Скажу сразу, что сказочник, по определению, не может не быть грустным: он потому и пишет свои сказки, что только в них и возможен тот счастливый или хотя бы благополучный конец, которого ему так недостает в реальной жизни. И Шварц, как никто, умеет пошутить и вздохнуть, показать жестокость жизни и найти неожиданный выход из безвыходного положения.
Я ещё не пошел в школу, когда познакомился со сказками Шварца. Сначала это была постановка очаровательной «Красной Шапочки», сюжет которой мне в мои четыре года был хорошо знаком: у меня был и сборник сказок Перро и сказки братьев Гримм. Но как же нравилось мне тогда, что спаситель-дровосек из Гриммовской сказки, на сцене ТЮЗа оказался милиционером, а злодей-волк, точил зубы на точильном станке. С такими тогда бродили по бакинским кварталам унылые точильщики, оглашая время от времени улицы заунывнм кличем: «Точить ножи-ножницы!»

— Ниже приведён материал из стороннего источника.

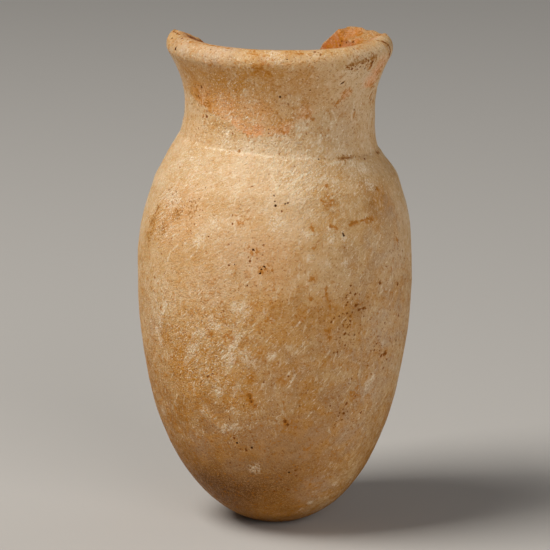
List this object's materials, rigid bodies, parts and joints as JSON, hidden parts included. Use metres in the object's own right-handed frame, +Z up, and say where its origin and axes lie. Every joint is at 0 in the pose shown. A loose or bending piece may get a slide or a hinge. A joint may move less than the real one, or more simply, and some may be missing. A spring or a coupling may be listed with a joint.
{
  "type": "miniature alabaster jar",
  "caption": "Small carved stone jar with a drilled inside, rounded base, flared neck and thick rounded lip, its back rim broken away.",
  "frame": {"origin": "centre of the small flat under the rounded base", "axes": "+Z up the jar's axis to its mouth, -Y to the side where the rim is whole, +Y to the break"},
  "size_m": [0.044, 0.044, 0.0796],
  "materials": {
    "alabaster": "worn satin stone, cream to honey brown, with pale crystal flecks, small dark pits and orange iron stains"
  },
  "bodies": {
    "root": {"jar": "alabaster"}
  },
  "joints": []
}
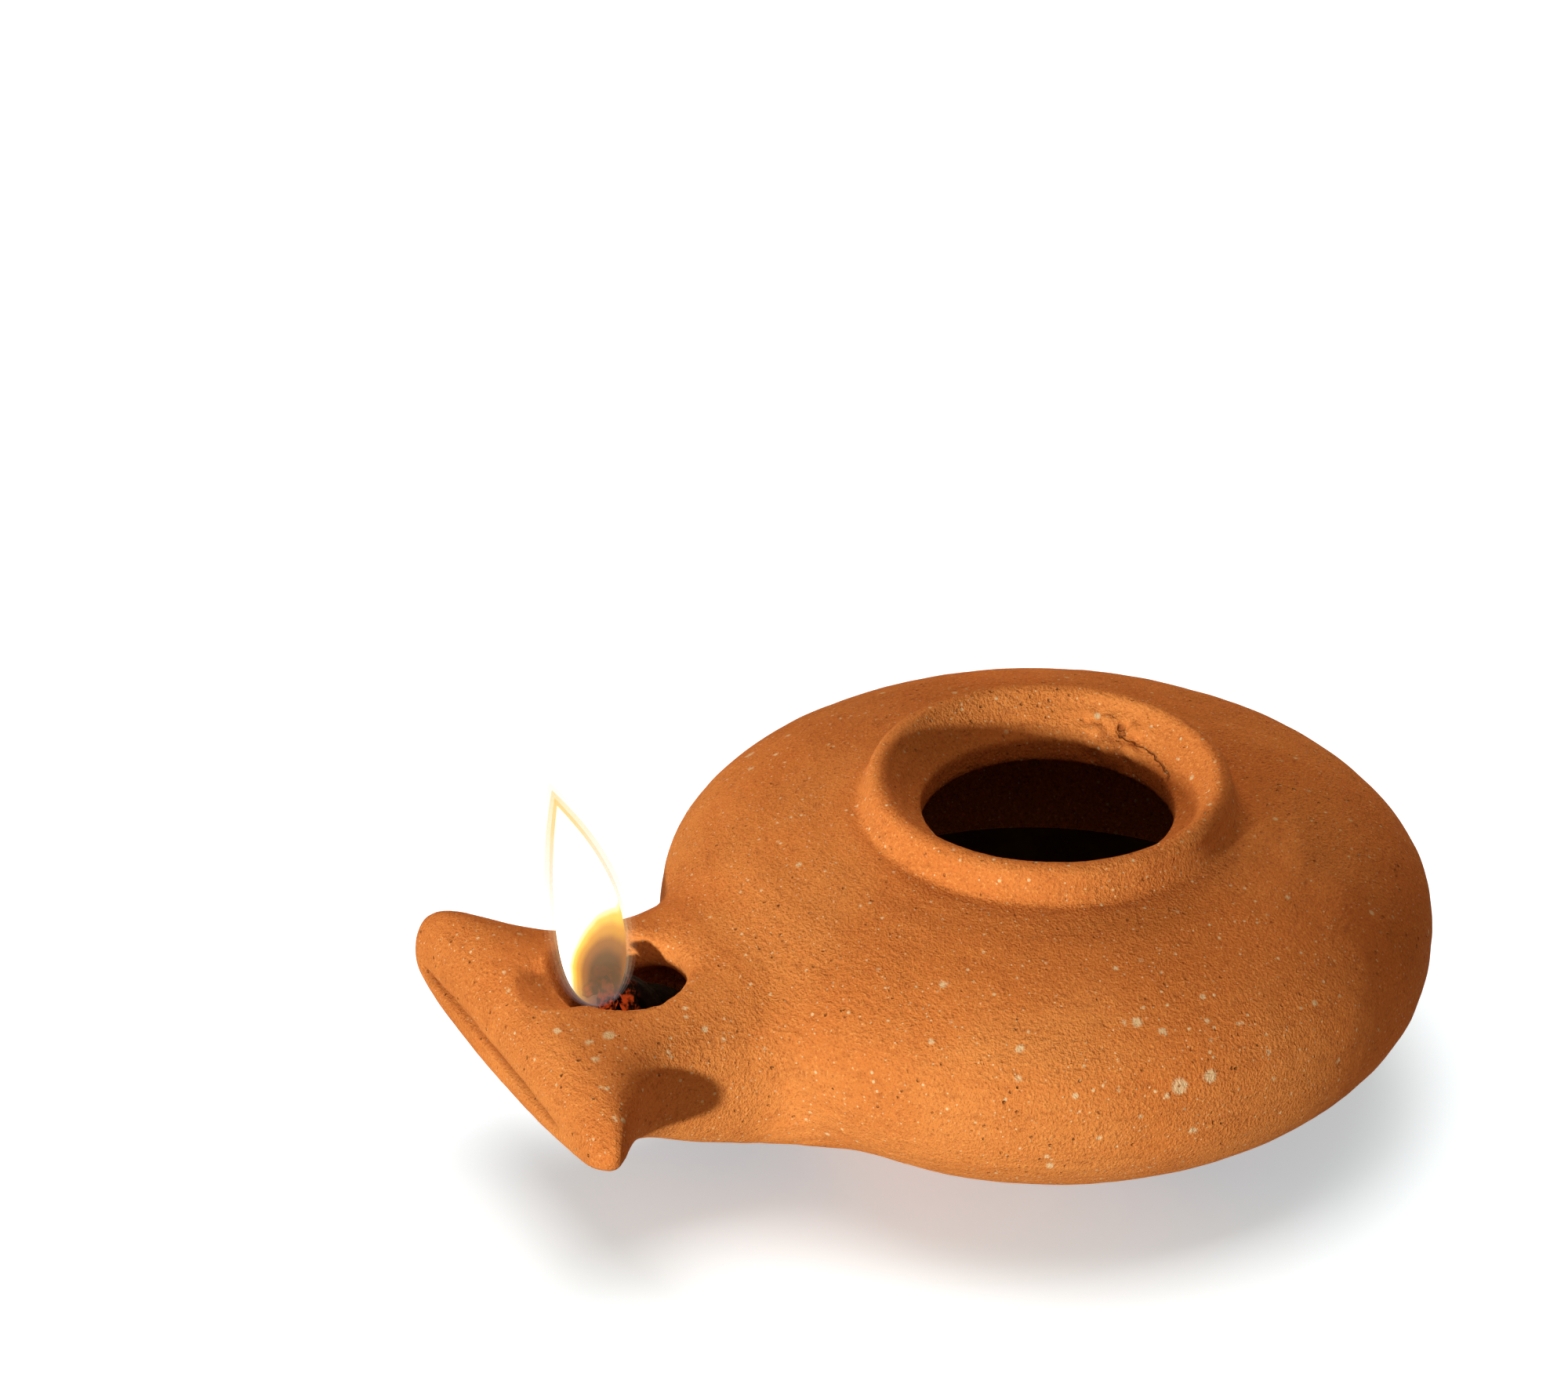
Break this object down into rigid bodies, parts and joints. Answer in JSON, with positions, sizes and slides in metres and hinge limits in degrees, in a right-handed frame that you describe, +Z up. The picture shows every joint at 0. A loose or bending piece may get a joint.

Разумеется, я не знал тогда имени автора и только много лет спустя прочел. что «Красная Шапочка», которая так развлекала меня в детстве, - это пьеса Евгения Шварца. Со второй его пьесой я столкнулся уже искушенным театралом. Мне было к тому времени шесть лет. В ТЮЗе поставили «Снежную королеву», и я влюбился в этот спектакль с первой загадочной фразы-заклинания, которой начинается спектакль. Появляясь перед занавесом, типичный для Шварца персонаж, Сказочник, глядит молча в зал, а потом медленно и придавая вес каждому звучанию произносит: - Снип-снап-снурре. Пурре-базелюрре!..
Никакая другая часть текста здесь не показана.